А пан Кмициц тотчас стал смотреть на него с подозрением.
– Откуда вдруг такая дружба? Ты чего покраснел? Каждый день? Это почему же – каждый день?
– Потому что она знала, что я желаю ей добра, и я кое в чем помог ей. Но это вы поймете из моего рассказа, а сейчас начну с самого начала. Вам, быть может, это неизвестно, но меня не было в Кейданах,
– Да покарает его Господь! – вскричал Кмициц.
– Началось веселье, какого свет не видал, всякие турниры, состязания с кольцами… Можно было подумать, что кругом царит мир и спокойствие; а между тем в Тауроги что ни день летели письма, приезжали гонцы от курфюрста, от князя Януша. Мы знали, что князь Януш, теснимый Сапегой и конфедератами, заклинает ради всего святого прийти к нему на помощь, иначе он погибнет. А нам хоть бы что! У курфюрста на границе стоят в готовности войска, капитаны подходят, ведя с собою рекрутов, а мы все ни с места, князь никак не может расстаться с девицей.
– Так вот отчего Богуслав не шел на помощь брату, – заметил Заглоба.
– Ну да.
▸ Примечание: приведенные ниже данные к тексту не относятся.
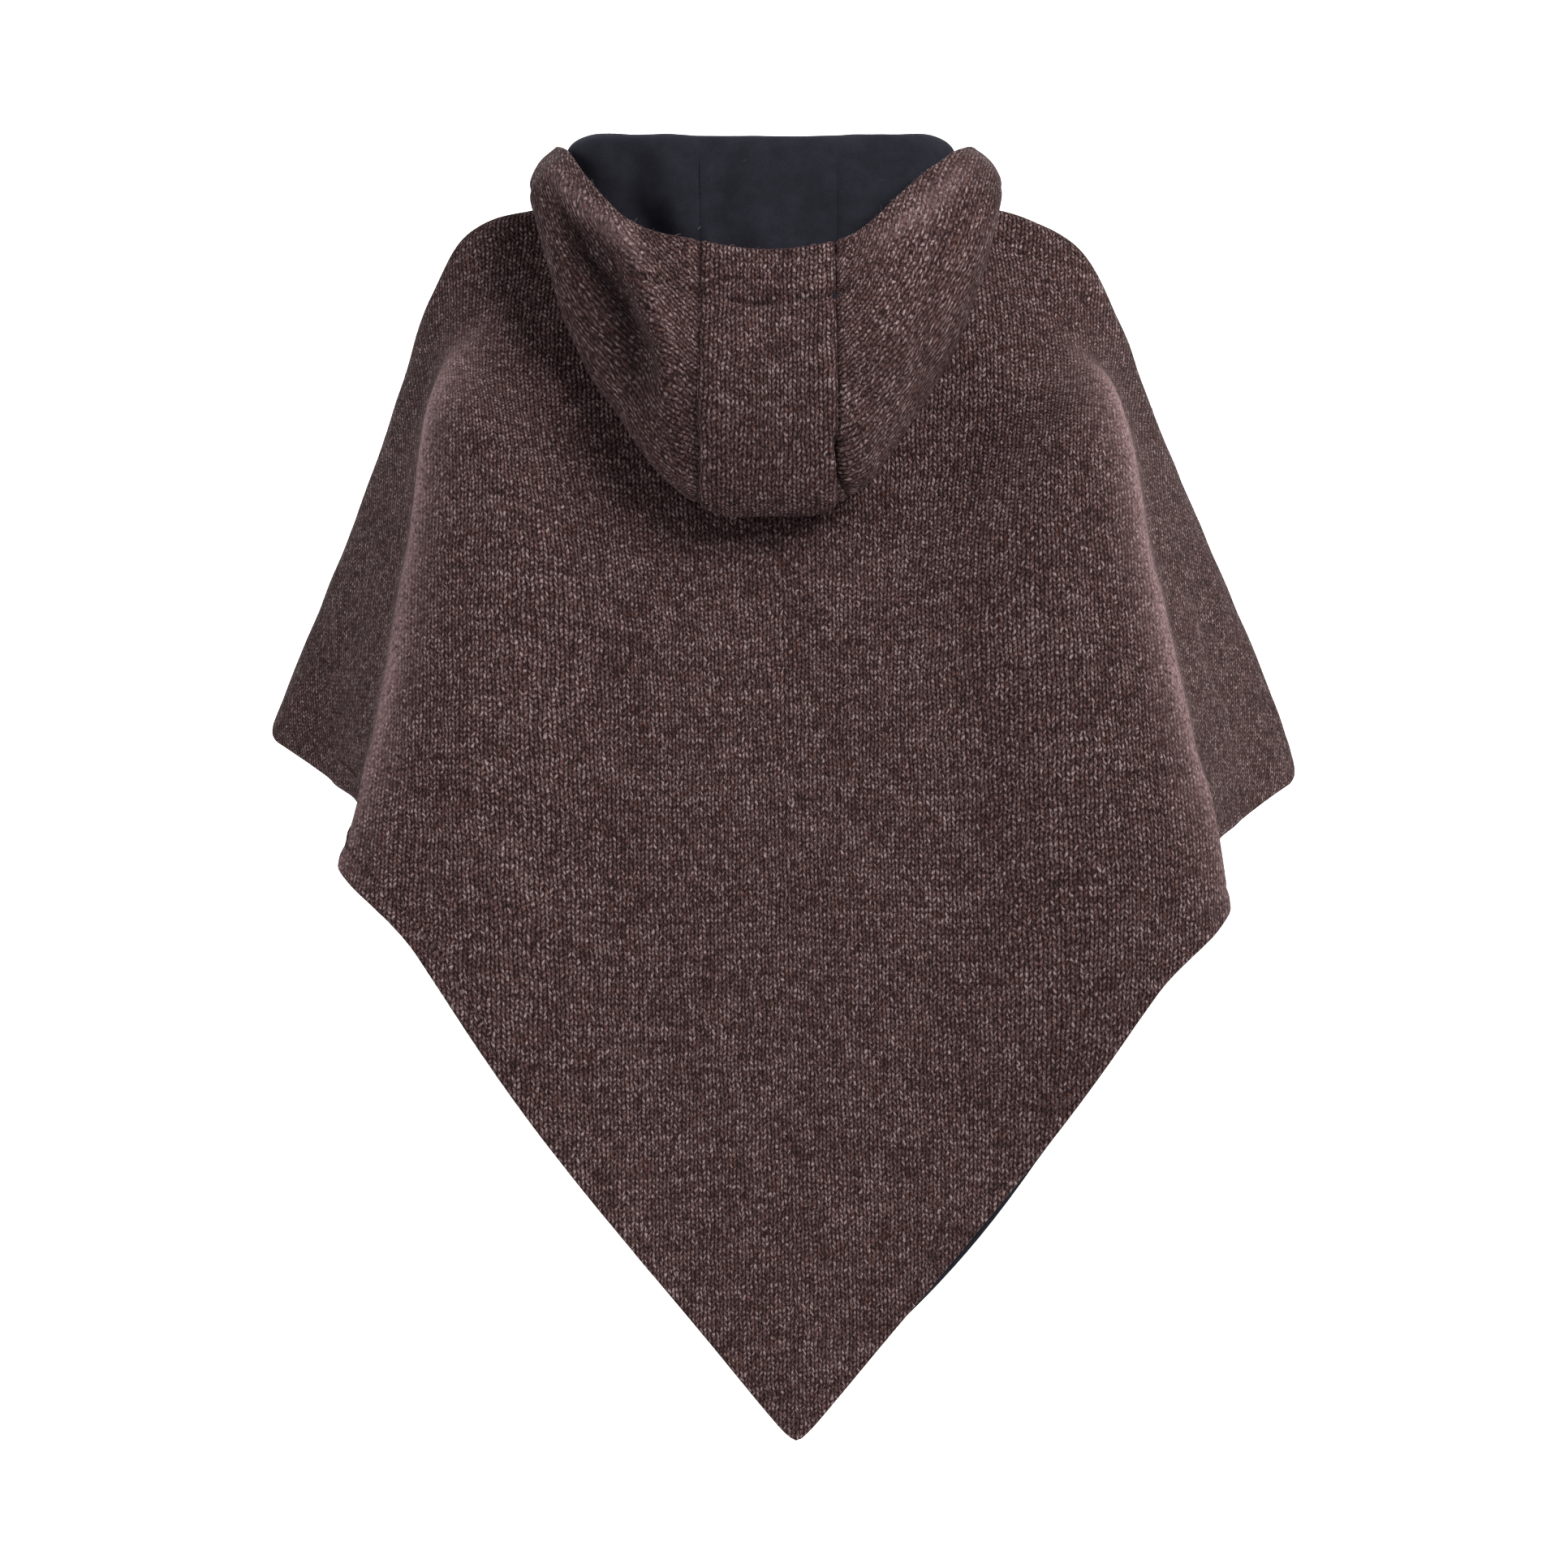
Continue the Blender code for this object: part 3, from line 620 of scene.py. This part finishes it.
def bodySheet(face, columns, rows):
    # the outer face of a panel with its relief, as a grid, and its flat places
    across = np.broadcast_to(edgeSteps(columns), (rows + 1, columns + 1))
    share = np.linspace(0.0, 1.0, rows + 1)[:, None]
    limit = hemLimit(across) - panel["hemRound"] / lineLength(across)
    fine = mix(share ** 1.1, 1.0 - (1.0 - share) ** 1.7, share ** 3)
    down = limit * fine
    points = bodyPoint(across, down, face)
    flat = bodyFlat(across, down)
    normal = gridNormals(points, face)
    hemDistance = (limit - down) * lineLength(across) + panel["hemRound"]
    ridgeOut = readTable(("out", "up"), overarmCut, down.ravel())["out"].reshape(down.shape)
    fromRidge = (np.abs(across) - ridgeAcross(down)) * ridgeOut
    fromSeam = (1.0 - np.abs(across)) * ridgeOut
    grown = ease(0.30, 0.46, down)
    lift = panel["ridgeRise"] * hump(fromRidge, panel["ridgeWidth"]) * grown
    # painted highlight along each ridge, fading in below the shoulders and easing off towards the hem
    paintedLight = 0.62 * hump(fromRidge, 0.0060) + 0.22 * hump(fromRidge + 0.006, 0.016)
    paintedLight *= ease(0.28, 0.50, down) * (1.0 - 0.45 * ease(0.75, 1.0, down))
    paintedLight *= 0.85 + 0.3 * ripple(points, 0.03, 9.0)
    lift -= panel["troughDepth"] * hump(fromRidge - panel["troughOut"], panel["troughWidth"]) * grown
    lift -= panel["seamGroove"] * hump(fromSeam, panel["seamWidth"])
    if face < 0:
        lift += foldRelief(points, backFolds)
    lift += panel["unevenness"] * ripple(points, 0.085, 2.0 + face) * ease(0.0, 0.03, fromSeam + 0.006)
    lift += 0.45 * panel["unevenness"] * ripple(points, 0.030, 5.0 + face)
    lift *= ease(0.0, 0.05, down)
    lift += hemRelief(hemDistance) * (1.0 - 0.85 * ease(0.78, 0.90, np.abs(across)))
    points = points + normal * lift[..., None]
    return points, flat, gridNormals(points, face), paintedLight


def turnedHem(points, flat, normal):
    # the hem rounds over and goes up the inside of the panel
    downward = points[-1] - points[-2]
    downward -= normal[-1] * (downward * normal[-1]).sum(axis=-1, keepdims=True)
    downward /= np.linalg.norm(downward, axis=-1, keepdims=True)
    extra, extraFlat = [], []
    flatStep = flat[-1] - flat[-2]
    flatWay = flatStep / np.linalg.norm(flatStep, axis=-1, keepdims=True)
    radius = panel["hemRound"]
    for turn in np.linspace(0.0, math.pi, 7)[1:]:
        sunk = normal[-1] * radius * (1.0 - math.cos(turn))
        extra.append(points[-1] + downward * radius * math.sin(turn) - sunk)
        extraFlat.append(flat[-1] + flatWay * radius * turn)
    for back in np.linspace(0.0, panel["hemTurn"], 6)[1:]:
        extra.append(points[-1] - downward * back - normal[-1] * 2.0 * radius)
        extraFlat.append(flat[-1] + flatWay * (radius * math.pi + back))
    return np.concatenate([points, np.array(extra)]), np.concatenate([flat, np.array(extraFlat)])


def turnedSides(points, flat, normal):
    # a narrow allowance turned in along both overarm seams
    sides = []
    plain = len(normal)
    fade = 1.0 - ease(0.80, 0.90, np.linspace(0.0, 1.0, plain))[:, None]
    for column, inside in ((0, 4), (-1, -5)):
        deep = points[:, column].copy()
        deep[:plain] -= normal[:, inside] * panel["seamTurn"] * fade
        sides.append(deep[:, None])
    aside = flat[:, :1] + (flat[:, :1] - flat[:, 1:2]), flat[:, -1:] + (flat[:, -1:] - flat[:, -2:-1])
    return (np.concatenate([sides[0], points, sides[1]], axis=1),
            np.concatenate([aside[0], flat, aside[1]], axis=1))


def makePanel(name, face, columns, rows):
    points, flat, normal, paintedLight = bodySheet(face, columns, rows)
    area = gridArea(flat)
    points, flat = turnedHem(points, flat, normal)
    points, flat = turnedSides(points, flat, normal)
    paintedLight = np.pad(paintedLight, ((0, points.shape[0] - paintedLight.shape[0]), (1, 1)))
    piece = sheetObject(name, points, flat, face, woolKnit, paintedLight)
    print(name, "made,", len(piece.data.polygons) * 2, "triangles, flat area", round(area, 3))
    return piece, area


backKnit, backArea = makePanel("backKnit", -1, panel["backColumns"], panel["backRows"])
frontKnit, frontArea = makePanel("frontKnit", 1, panel["frontColumns"], panel["frontRows"])


def liningEdge(across, peeks):
    # distance of the lining's edge from the hem; it shows below one stretch of the back hem
    past = (across - 0.26) / 0.10
    peek = np.maximum(0.0, 1.0 - past * past) if peeks else 0.0
    return mix(0.0015, -0.0034, peek)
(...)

То же и Патерсон говорил, и все приближенные князя. Некоторые роптали, а другие радовались, что Радзивиллы погибнут. Все дела за князя делал Сакович, он и на письма отвечал, и с посланниками совещался, князь же всю свою изобретательность прилагал лишь к тому, чтобы устроить какое-нибудь увеселение, либо конную кавалькаду, либо охоту. Деньгами сорил – это он-то, скупец, – налево и направо, лес приказал на целые мили вырубить, чтобы вида из ее окошек не портил, – словом, поистине устилал ее путь розами, такой пышный прием ей устроил, что хоть и шведской принцессе впору. И многие жалели девушку, говорили даже: «Горе ей, к добру все это не приведет, ведь жениться-то князь на ней не женится; едва лишь он завладеет ее сердцем, тут она и погибла». Но оказалось, что эта девушка не из таких, кого можно совратить с пути добродетели. О нет!
– Еще бы! – подхватил Кмициц, вскочив с места, – Уж мне-то это известно, как никому другому!
– Ну и как же панна Биллевич принимала эти королевские почести? – спросил Володыёвский.
– Сначала благосклонно, хоть и заметно было, что на душе у нее нерадостно. Она ездила на охоту, на прогулки, бывала на маскарадах и турнирах, полагая, видимо, что таков принятый при дворе князя обычай. Но вскоре она поняла, что все это затевалось ради нее. А тут князь, не зная, какое бы еще развлечение придумать, решил потешить панну Биллевич зрелищем войны. Подожгли деревню близ Таурогов, пехота защищала ее, князь атаковал. Разумеется, он одержал великую победу и собрал обильную дань похвал, после чего, рассказывают, упал к ногам своей дамы и просил разделить его чувства. Неизвестно, что он ей там proposuit [231] , только с той поры их дружбе пришел конец. Она день и ночь не отходила теперь от своего дяди – пана мечника россиенского, а князь…
231
предложил (лат.).
– Стал угрожать ей? – вскричал Кмициц.
– Где там! Стал наряжаться греческим пастушком Филемоном; нарочные поскакали в Кенигсберг за моделями пастушеских одежд, за лентами и париками. Князь изображал отчаяние, ходил под ее окнами и играл на лютне. Но вот что я вам скажу, и скажу то, что думаю: князь человек бессердечный и всегда был лютым врагом девичьей добродетели, у меня на родине о таких людях говорят: «От его вздохов не один девичий парус порвался», – но на сей раз он и вправду влюбился; и не удивительно, ибо панна Биллевич скорее подобна богине, нежели простой смертной.